Wiescamp had attempted to sell Hired Girl while she was pregnant with Skipper W, but at $150, did not get any buyers. While the colt was a weanling, Wiescamp priced him at $500, and the one potential purchaser decided it was too high a price for a colt the buyer planned to make into a gelding. When Skipper W was a yearling, another possible buyer, who was wanting a potential breeding stallion, looked at the colt, but when they found out that Wiescamp wanted $1500 for the horse decided against purchasing. Instead, Skipper W spent his entire life with Wiescamp.

Wiescamp had Skipper W trained as a riding horse when he was a two-year-old, and the ranch hand who did the training said after a couple of days of working him in a small corral, he "just got on him. And the first time I got on him, I just turned this colt around, clucked to him, and just kind of spanked him with the rein a little bit.
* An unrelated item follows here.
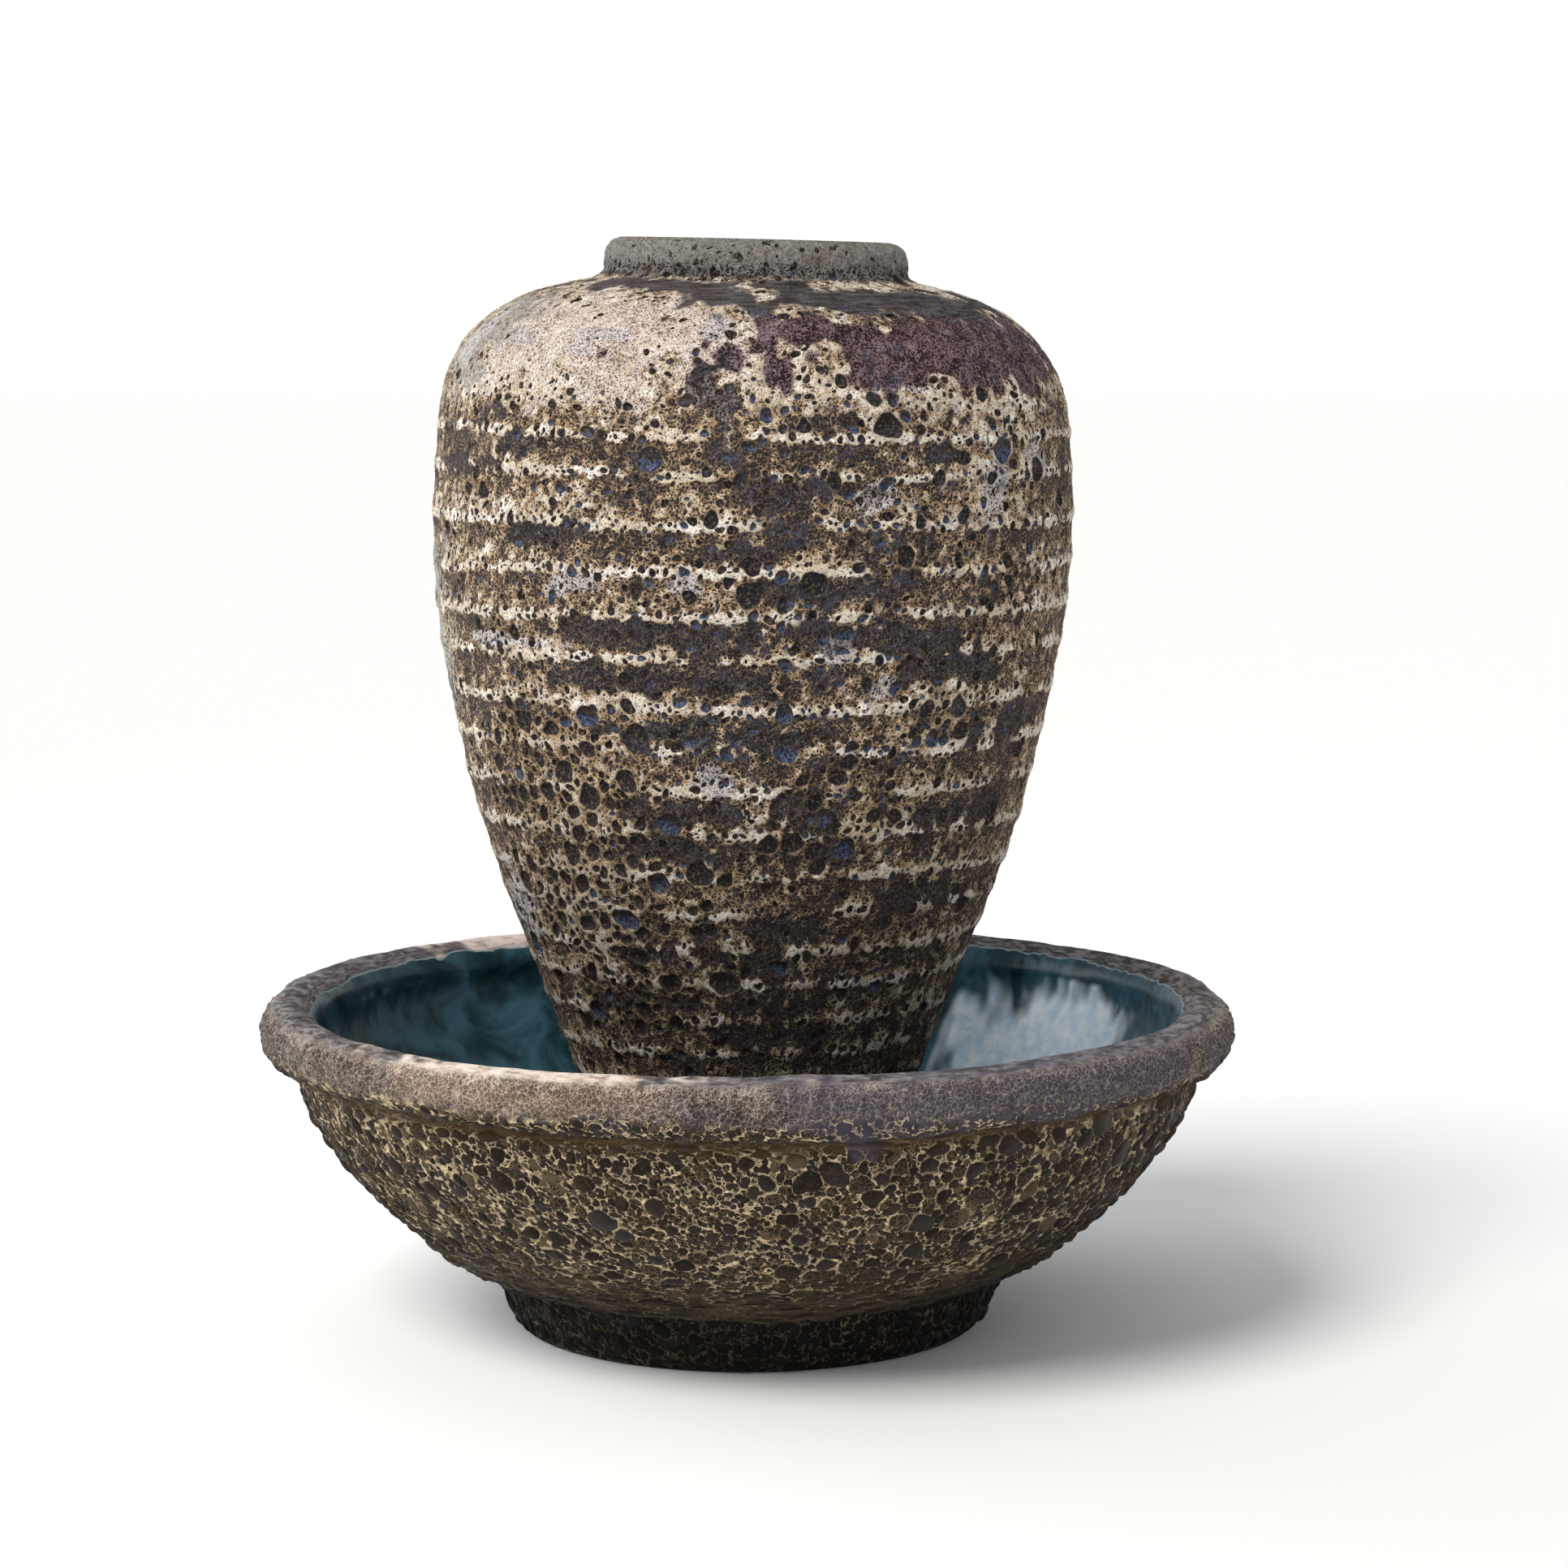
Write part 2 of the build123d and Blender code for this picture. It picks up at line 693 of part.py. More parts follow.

And the colt took to it and just walked off. That's the way he was. The colt never hopped up, he never done nothing." The same ranch hand later used Skipper W as a roping horse, and said that the horse really liked to do ranch work. At the age of three years, Skipper W was about 15 hands high (60 in and weighed about 1250 lb.
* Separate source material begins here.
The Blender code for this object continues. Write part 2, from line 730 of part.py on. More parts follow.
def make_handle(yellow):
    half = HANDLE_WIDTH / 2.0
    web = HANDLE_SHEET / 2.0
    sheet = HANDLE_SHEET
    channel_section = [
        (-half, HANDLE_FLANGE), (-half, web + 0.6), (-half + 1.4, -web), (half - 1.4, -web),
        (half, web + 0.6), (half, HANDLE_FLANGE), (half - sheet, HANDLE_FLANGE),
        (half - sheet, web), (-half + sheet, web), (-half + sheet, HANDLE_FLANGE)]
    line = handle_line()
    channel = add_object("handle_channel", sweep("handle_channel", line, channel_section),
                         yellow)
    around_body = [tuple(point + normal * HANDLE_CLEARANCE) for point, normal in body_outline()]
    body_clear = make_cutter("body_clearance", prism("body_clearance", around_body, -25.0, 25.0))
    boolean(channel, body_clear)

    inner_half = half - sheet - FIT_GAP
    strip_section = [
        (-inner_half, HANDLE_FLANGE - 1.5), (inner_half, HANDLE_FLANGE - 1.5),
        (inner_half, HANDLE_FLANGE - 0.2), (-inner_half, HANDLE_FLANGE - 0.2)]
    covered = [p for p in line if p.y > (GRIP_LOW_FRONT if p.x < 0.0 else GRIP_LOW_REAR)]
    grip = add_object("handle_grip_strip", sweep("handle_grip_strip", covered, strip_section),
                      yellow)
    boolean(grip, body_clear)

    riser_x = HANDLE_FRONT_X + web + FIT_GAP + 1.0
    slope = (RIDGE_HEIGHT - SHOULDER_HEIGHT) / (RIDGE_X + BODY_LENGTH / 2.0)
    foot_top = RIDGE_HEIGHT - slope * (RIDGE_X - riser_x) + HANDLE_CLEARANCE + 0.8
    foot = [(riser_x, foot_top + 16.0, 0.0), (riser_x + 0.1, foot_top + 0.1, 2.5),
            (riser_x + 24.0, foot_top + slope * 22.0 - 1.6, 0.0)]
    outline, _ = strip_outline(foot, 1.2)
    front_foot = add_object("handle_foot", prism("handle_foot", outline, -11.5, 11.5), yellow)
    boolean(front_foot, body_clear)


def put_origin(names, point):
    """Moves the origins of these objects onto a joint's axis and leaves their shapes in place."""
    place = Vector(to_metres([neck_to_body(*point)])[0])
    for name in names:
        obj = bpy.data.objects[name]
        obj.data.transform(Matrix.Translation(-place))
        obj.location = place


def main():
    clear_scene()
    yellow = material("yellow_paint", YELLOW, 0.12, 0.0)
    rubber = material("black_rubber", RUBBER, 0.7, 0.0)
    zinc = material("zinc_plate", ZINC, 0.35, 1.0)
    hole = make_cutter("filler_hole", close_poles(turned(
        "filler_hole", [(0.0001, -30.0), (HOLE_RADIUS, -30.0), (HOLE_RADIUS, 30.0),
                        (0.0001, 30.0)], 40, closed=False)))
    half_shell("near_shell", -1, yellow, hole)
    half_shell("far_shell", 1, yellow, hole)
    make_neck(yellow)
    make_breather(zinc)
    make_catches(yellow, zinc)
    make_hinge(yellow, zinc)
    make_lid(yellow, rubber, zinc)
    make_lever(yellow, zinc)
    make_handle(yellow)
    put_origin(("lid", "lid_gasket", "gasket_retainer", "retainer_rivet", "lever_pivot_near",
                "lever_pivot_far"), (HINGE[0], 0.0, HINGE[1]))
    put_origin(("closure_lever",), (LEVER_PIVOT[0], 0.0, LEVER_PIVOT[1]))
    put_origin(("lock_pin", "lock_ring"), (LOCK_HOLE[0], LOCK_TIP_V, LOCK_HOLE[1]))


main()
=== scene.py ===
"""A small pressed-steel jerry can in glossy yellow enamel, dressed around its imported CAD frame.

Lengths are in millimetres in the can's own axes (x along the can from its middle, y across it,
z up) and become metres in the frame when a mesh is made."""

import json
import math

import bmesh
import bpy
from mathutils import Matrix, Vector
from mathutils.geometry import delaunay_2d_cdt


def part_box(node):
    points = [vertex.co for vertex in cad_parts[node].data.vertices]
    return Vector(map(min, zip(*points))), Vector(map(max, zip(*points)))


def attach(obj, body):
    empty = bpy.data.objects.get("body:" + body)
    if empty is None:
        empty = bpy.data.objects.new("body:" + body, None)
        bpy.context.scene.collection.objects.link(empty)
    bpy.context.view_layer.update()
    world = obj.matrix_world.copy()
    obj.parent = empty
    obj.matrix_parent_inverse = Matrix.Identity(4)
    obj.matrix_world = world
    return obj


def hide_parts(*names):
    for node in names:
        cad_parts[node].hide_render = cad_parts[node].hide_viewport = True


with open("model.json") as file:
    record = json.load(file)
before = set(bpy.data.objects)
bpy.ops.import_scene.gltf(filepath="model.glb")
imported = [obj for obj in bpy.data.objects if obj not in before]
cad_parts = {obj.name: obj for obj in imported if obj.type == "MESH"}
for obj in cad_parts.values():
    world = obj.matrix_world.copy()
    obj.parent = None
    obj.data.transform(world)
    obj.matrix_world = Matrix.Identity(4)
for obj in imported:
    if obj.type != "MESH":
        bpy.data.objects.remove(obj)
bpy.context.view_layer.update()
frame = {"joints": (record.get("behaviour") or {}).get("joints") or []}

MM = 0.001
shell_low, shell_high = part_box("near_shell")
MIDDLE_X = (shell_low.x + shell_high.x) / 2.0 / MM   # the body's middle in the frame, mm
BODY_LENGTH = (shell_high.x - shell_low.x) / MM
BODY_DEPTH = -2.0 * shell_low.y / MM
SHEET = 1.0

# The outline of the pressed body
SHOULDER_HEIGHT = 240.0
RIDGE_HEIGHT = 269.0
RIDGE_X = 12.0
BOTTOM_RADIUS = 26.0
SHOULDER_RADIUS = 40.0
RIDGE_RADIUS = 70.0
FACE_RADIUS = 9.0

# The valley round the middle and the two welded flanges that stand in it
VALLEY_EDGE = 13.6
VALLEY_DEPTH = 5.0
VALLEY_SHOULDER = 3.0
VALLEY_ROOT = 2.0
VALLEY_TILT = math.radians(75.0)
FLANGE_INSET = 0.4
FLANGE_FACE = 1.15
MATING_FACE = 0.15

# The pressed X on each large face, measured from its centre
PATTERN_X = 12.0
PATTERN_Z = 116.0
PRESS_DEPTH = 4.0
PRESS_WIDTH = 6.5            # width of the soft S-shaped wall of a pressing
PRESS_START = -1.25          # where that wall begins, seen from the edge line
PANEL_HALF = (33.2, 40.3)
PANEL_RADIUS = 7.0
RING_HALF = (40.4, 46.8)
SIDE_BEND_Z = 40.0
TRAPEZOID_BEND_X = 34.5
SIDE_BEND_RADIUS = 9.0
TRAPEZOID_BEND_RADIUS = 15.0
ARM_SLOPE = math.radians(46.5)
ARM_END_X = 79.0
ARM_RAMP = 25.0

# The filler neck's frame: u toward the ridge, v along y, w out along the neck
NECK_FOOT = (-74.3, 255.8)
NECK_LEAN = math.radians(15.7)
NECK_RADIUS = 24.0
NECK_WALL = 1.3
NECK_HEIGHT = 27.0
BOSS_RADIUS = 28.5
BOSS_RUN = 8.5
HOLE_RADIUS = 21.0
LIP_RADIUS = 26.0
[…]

Wiescamp showed Skipper W as a halter horse three times when the stallion was four years old. Skipper W was named grand champion stallion at the three shows he attended: the 1948 National Western Stock Show in Denver, the 1948 Colorado State Fair, and the 1948 New Mexico State Fair. Wiescamp later remarked that "I'm glad now that we didn't show him more, because he would have been before the public so much that he probably would have been sold." However, Skipper W's American Quarter Horse Association, or AQHA, show record does not show any record of these wins, which is not unusual for horses shown in the 1940s, as the record keeping was not always the best during the early years of the AQHA.

==Breeding career==

In early 1948, Nick Shoemaker, Wiescamp's senior stallion and Skipper W's sire, died in a freak accident while in his paddock, by slipping on some ice and breaking his neck against a fence. This meant that Skipper W's show career was cut short so that he could replace his sire as the main breeding stallion. During his entire career, Skipper W never was bred to any mare that was not owned by Wiescamp. Wiescamp wanted to make sure that the mares that he bred his stallions to were the best possible matches for the particular stallion. From the time of Nick Shoemaker's death until Skipper W's own death, the horse remained Wiescamp's senior stallion.

During his breeding career he sired 18 foal crops, with a total of 132 horses registered with the AQHA. Among his offspring were Skip's Dilly, the 1964 AQHA High Point Western Pleasure Mare; Skipette, the 1964 AQHA High Point Calf Roping Mare; and Skip Sir Bar, the 1968 AQHA High Point Steer Roping Horse. As well, he sired 13 AQHA Champions, 7 Superior Halter Horses, and 18 Performance Register of Merit earners. He sired four horses that earned a Race Register of Merit with the AQHA.

Skipper W died in 1963, probably of a heart attack. Wiescamp kept 7 of his sons as breeding stallions and 57 of his daughters as broodmares in Wiescamp's linebreeding program.

Although he did not sire a great number of horses, the linebreeding program that Wiescamp followed led to the products of that program often being called "Skipper W horses". The horse was inducted into the AQHA Hall of Fame in 2011.